The OP missed the possibly crucial role of original advanced technology, e.g., from applied math, that is difficult to understand, duplicate, or equal. Reasons for the OP to miss this possibility is that (1) they have seen little or no such on Sand Hill Road and (2) are unable to evaluate such technology themselves and unwilling to direct such evaluations by others. That the US DoD, DoE, NSF, NASA, NIH, etc. are willing to evaluate such technology early on and have done so with fantastically good effects is just ignored by Sand Hill Road. My guess is that the main cause is concerns by the institutional investor limited partners.
The part about building a demo to prove that the team can build serious software is not good: From all the months I contacted Sand Hill Road, apparently it doesn't much matter WHAT software a team has written in the past or what abilities the team has demonstrated, Sand Hill Road won't invest based on software yet to be written.
Writing such as the OP long misled me: I guessed that such considerations would be part of a VCs investment decisions. But after experience, I concluded, NO: Instead IMHO it appears that that the investment decisions are based on (1) traction significant and growing rapidly, (2) in a large market, (3) with little or no current competition, (4) with a team with not much obviously wrong with it, and (5) the team desperate for a check.

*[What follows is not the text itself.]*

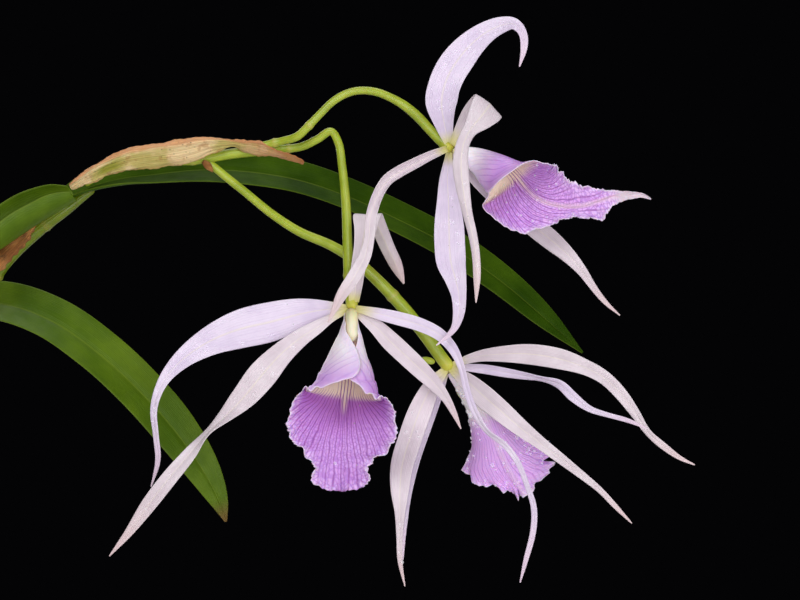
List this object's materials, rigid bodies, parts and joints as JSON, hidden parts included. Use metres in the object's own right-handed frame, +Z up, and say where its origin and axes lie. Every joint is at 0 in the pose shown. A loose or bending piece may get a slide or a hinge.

The rest in the OP might tempt an entrepreneur to send a pitch deck but won't have anything to do with the VC writing a check.
"If you can’t sell, starting a business is probably unwise" may be realistic, but it saddens me deeply as a human being.
We don't know this actually. What we know is the things that the 'smart' (whatever that is!) people who have succeeded did on the weekends. We not only don't know what the things they did that never went anywhere were or others who are less notable are spending their time on.
I hate these types of sugary statements that everyone flocks to.